On the flip side, I've had an old gobbler pop up over a hill into the middle of three hen decs and he KNEW the gig was up! That guy looked left and saw a dec, looked right and saw a dec...and instantly his head went up to periscope depth and he started looking as he headed back the way he came. I busted him just before he ran back over the hump into the creek bottom.

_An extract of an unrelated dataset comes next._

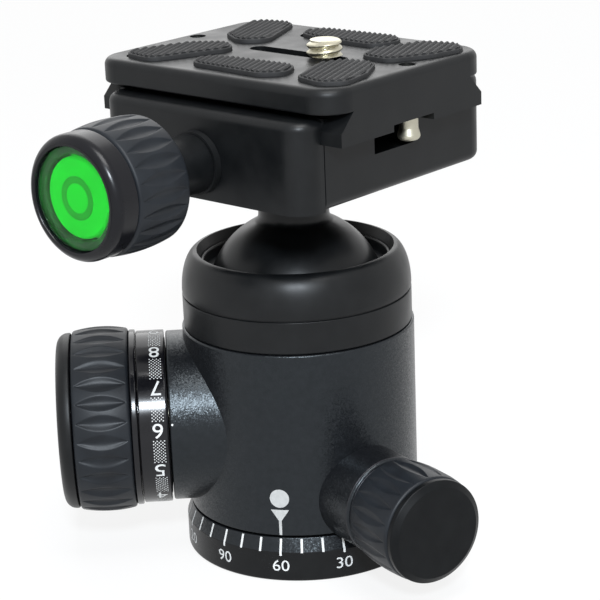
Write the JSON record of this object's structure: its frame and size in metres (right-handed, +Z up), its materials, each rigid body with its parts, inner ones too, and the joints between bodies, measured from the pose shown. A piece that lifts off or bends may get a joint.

I've heard guys say not to put out a jake early. But, I don't know. I normally just stick with one or two hens now anyway. I figure it gives the birds a place to focus on and gives me a better chance to stay hidden. I've seen jakes run into the decs while the old birds saunter in slow and easy. I don't wanna get busted before its time to take one of the big boys.


----------



## CM Sackett (May 7, 2008)

I've seen jakes work the whole season...


----------



## HCF (Apr 7, 2005)

ditto on the full or turkey choke, also pattern it so you know where it shoots. I've seen jakes work all year long but I've seen turkey turn the other way with a decoy period. I mostly just use a hen something for them to focus on besides where I might be.


----------



## bulafisherman (Apr 11, 2004)

well got my bird at 10 am this morning not using a decoy,16 lbs, 8 1/2 beard, worked him for 10 mins or so than moved about 100 yards over a creek and set up overlooking the open timber,within 5 mins he closed the distance and I dropped him in his tracks at 40 yards, after pasting on the bird last week I went home and patterned my sons 12 ga that Iam using and i was supprised to see the good pattern it put out to 40 yards so I had no problem taking the shot this morning.this has been a great season with the amount of birds I have seen and heard,can`t beat ashtabula co for turkeys,I ran into a guy checking in a bird at the checking station from new philly go figure.


----------



## eye4neye (Apr 12, 2004)

I have been succesful using the dekes in the past but for ME, they have spooked more than they have helped. I always try to make the bird guess as to whether you are interested in him or not. Ive been pretty lucky using this tactic but Im sure there are die hard decoyers out there, just my 2 cents .........good luck...and remember dont overcall to em........tony


----------



## Guest (May 11, 2008)

should have had a decoy out friday. had a gobbler (big) come in silent behind me. only sound was the drumming as he got closer. went into the woods with a bad back. he busted me as i leaned around the tree for a shot. killed a maple tree and wrenched my back worse. this bird (i believe it is the same) busted me twice this year. i truly believe that had i had a fake out, it would have worked the decoy instead of me. bad thing was, i had two dekes in my vest.


----------



## sc83 (Apr 16, 2008)

Do you think it is to late in the season to use a hen and jake setup?


----------



## dewey0038 (May 7, 2008)

no its not to late i have used that set up all thru the spring season and it has worked for me.......but the reason we love turkeys is you just never know how they are going to react.....


----------



## BuckEyeBigBuck13 (Oct 7, 2006)

well tell ya the truth ... i have shot turkeys from 3 yards to 56.. just matters how confident u are in your gun and also how well the pattern holds .. but i didnt see or hear much at all .. i herd one turkey witch i killed .. went out by myself and just went to my second spot at about 8 and i hit my mouth call and he answered her was probley about 400 to 450 (my guess of were i herd him) and i called him though the woods and he walked about 3 yards behind me and i was hopping he wouldnt gobble cuz it would have probley made me jump .. but i had a lone hen decoy out and he came in and started walking away and i had to jump up and shoot him .. but the year b4 i had two turkeys fly down from the roost to my decoys and me and my buddy got a dubble i think it depends on the sittuation and the turkey


----------